Si Donald Trump avait écrit un essai sur la linguistique, on peut imaginer que le résultat de ses cogitations n’aurait pas été très différent du livre de Tom Wolfe, Le règne du langage.
Tom Wolfe, Le règne du langage. Trad. de l’anglais (États-Unis) par Bernard Cohen. Robert Laffont, 216 p., 19 €
Le populisme gagne nos sociétés, et l’on voit aujourd’hui le triomphe des yaka-fokon qui clament à tous les vents que les choses sont simples et qu’un peu de bon sens suffit à les expliquer. Tom Wolfe est de ceux-là. On savait déjà que Wolfe avait connu le succès avec son premier roman, Le bûcher des vanités, paru à la fin des années 1980, dans lequel il décrivait les affres d’un trader quadragénaire et richissime qui peinait à comprendre pourquoi certains (la justice, la presse) lui en voulaient d’avoir écrasé un Noir en allant chercher sa maîtresse à l’aéroport. On savait également qu’il se réclame du « nouveau journalisme », lequel, si j’ai bien compris, consiste à écrire à la première personne et à présenter ses opinions comme si c’étaient des faits. En revanche, on ne le savait pas linguiste, et on avait raison : il ne l’est pas. Mais la quatrième de couverture nous apprend que « la langue est son principal outil de travail », et c’est donc à ce titre qu’il nous livre ses considérations sur la théorie de l’évolution et l’apparition des langues. C’est un peu comme si on avait demandé à un plombier de nous donner son avis sur les équations de Navier-Stoke. Au mieux, le résultat peut être amusant… Malheureusement, ici, ce n’est pas le cas.
Dans ce tweet de 212 pages, Tom Wolfe s’attache à vilipender les scientifiques en général et Darwin et Chomsky en particulier. En gros, Darwin n’a rien compris à ce qu’il faisait, et il a piqué toutes ses idées à un certain Wallace. Quant à Chomsky, son plus grand tort est d’avoir passé cinquante ans à travailler dans son bureau, sans aller sur le terrain ! Et si ces arguments ne suffisent pas à vous convaincre de l’inanité des théories de ces deux personnages, Wolfe assène la preuve ultime qui valide ses propos : Darwin et Chomsky sont respectés par les universitaires dans le monde entier ! Ceci démontre à l’évidence l’existence d’un vaste complot des élites destiné à nous faire croire à l’évolution des espèces et des langues. Heureusement, Wolfe est là pour nous dévoiler ces secrets qu’on nous cache.
Bref, pour qui s’intéresse à la langue, lire ce livre est une perte de temps. En revanche, quiconque envisage d’écrire une thèse sur le sophisme doit se le procurer de toute urgence et le placer en tête de sa bibliographie.
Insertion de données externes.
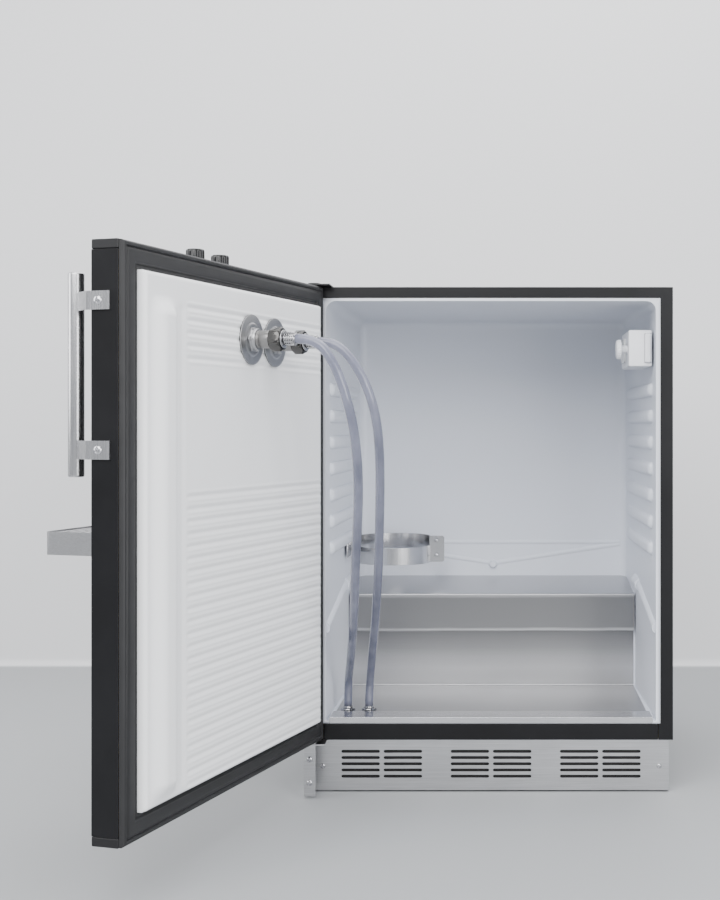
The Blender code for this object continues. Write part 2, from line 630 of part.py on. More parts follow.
def add_door_liner(door):
    pan = box((0.0238, DOOR_SIDE_IN, 0.1275), (0.5542, PLATEAU, 0.7997), 0.0018, 1)
    hollow = box((0.0258, 0, 0.1295), (0.5522, PLATEAU - 0.002, 0.7977))
    free_ridge = box((0.440, PLATEAU - 0.001, 0.132), (0.500, 0.036, 0.766), 0.005, 2)
    hinge_ridge = box((0.0285, PLATEAU - 0.001, 0.132), (0.045, 0.032, 0.794), 0.003, 2)
    heights = [0.6950 + 0.0166 * index for index in range(5)] + [0.1360 + 0.0164 * index for index in range(24)]
    grooves = [box((0.052, PLATEAU - 0.0013, height - 0.0016), (0.415, PLATEAU + 0.01, height + 0.0016))
               for height in heights]
    node("door_liner", "white_liner", door, [pan], [hollow, merged(grooves)])
    liner = bpy.data.objects["door_liner"]
    for index, shape in enumerate((free_ridge, hinge_ridge)):
        boolean(liner, place(f"door_liner.ridge{index}", mesh_from(shape, "ridge"), door), "UNION")
    bores = place("door_liner.bores", mesh_from(merged(tap_bores(0.0, 0.05)), "bores"), door)
    boolean(liner, bores, "DIFFERENCE")


def add_gasket(door):
    left, right = DOOR_HINGE_SIDE + 0.006, DOOR_FREE_SIDE - 0.001
    low, high = DOOR_LOW + 0.001, DOOR_HIGH - 0.001
    ring = box((left, DOOR_SIDE_IN + GAP, low), (right, GASKET_FACE, high), GASKET_CHAMFER, 1)
    inside = box((0.0235, 0, 0.1272), (0.5545, 0.03, 0.800))
    node("door_gasket", "gasket_rubber", door, [ring], [inside])


def add_handle(door):
    along, inward, radius = 0.567, -0.066, 0.010
    low, high = 0.5425, 0.7965
    profile = [(0, low), (radius * 0.8, low + 0.0006), (radius, low + 0.003), (radius, high - 0.003),
               (radius * 0.8, high - 0.0006), (0, high)]
    node("handle_bar", "stainless", door, [turned(profile, "Z", (along, inward), 28)], smooth=True)
    face = DOOR_FREE_SIDE + GAP
    sheet, half = 0.0025, 0.0115
    bend, grip_outer, grip_inner = -0.0355, (0.0090, 0.0064), (0.0069, 0.0078)   # grips are from the bar's axis
    outline = [(face, -0.0035), (face, bend), (along + grip_inner[0], inward + grip_inner[1]),
               (along + grip_outer[0], inward + grip_outer[1]), (face + sheet, bend - 0.001), (face + sheet, -0.0035)]
    for name, middle in (("upper", 0.7595), ("lower", 0.5765)):
        arm = prism(outline, "Z", middle - half, middle + half)
        hole = rod("X", (-0.0195, middle), 0.0030, face - 0.01, face + 0.01, 12)
        node(f"handle_bracket_{name}", "stainless", door, [arm], [hole])
        shank_end = face + sheet + GAP
        profile = [(0, shank_end + 0.0018), (0.0035, shank_end + 0.0016), (0.0055, shank_end + 0.0006),
                   (0.0055, shank_end), (0.0026, shank_end), (0.0026, face + 0.0001), (0, face)]
        node(f"handle_screw_{name}", "stainless", door, [turned(profile, "X", (-0.0195, middle), 12)], smooth=True)


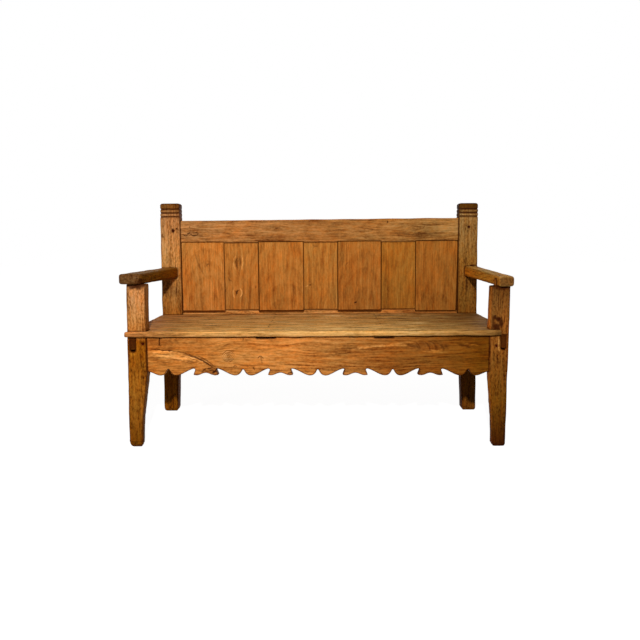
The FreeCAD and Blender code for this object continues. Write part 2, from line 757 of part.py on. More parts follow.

Tout y passe : attaques ad hominem ([Darwin] « La calotte crânienne dégarnie, le peu de cheveux qui lui restent ayant viré au gris, il s’est laissé pousser une barbe dite de philosophe, cet attribut capillaire qui est depuis les temps glorieux de Rome l’apanage des sages »). Appel au ridicule (« l’éminent Chomsky envoie ses éclairs de foudre [sic] aux malveillants d’en bas à une cadence ahurissante, […] l’occasion de quitter enfin son bureau pour sillonner le monde en avion »), généralisation abusive, prétérition (procédé rhétorique efficace, mais surexploité, dont nous verrons un exemple en fin d’article), sophisme par association…
Alors que les linguistes et autres universitaires continuent de « se cogner la tête contre la même muraille, encore et encore, à s’aplatir dessus par vagues successives, par bancs entiers, génération après génération… », Tom Wolfe vit une épiphanie : « Bingo ! Par une belle nuit étoilée, j’ai percuté. […] cela m’est venu comme une parfaite évidence, au point que j’ai eu du mal à croire qu’aucun savant patenté n’ait même effleuré l’idée avant moi : il existe entre l’être humain et l’animal une différence essentielle […] j’ai nommé la parole ». Effectivement, le bon vieux sens commun, c’est tellement pratique.
Soyons clairs, on peut être scientifique et s’opposer aux thèses de Darwin ou de Chomsky : le doute et la remise en cause des paradigmes sont précisément les moteurs qui font progresser la science. Mais lorsqu’on veut réfuter une théorie, l’emploi d’arguments fallacieux est à proscrire (c’est pourquoi je me suis interdit d’écrire que Tom Wolfe semble avoir les capacités cognitives d’un canari adulte, cela aurait été une attaque ad hominem destinée à mettre les rieurs de mon côté, mais en aucun cas une preuve de la stupidité de son propos). Pour conclure sur une note positive, disons que les illustrations en couverture de ce livre, dues à Rocío Isabel González, en sont sans conteste l’élément le plus réussi.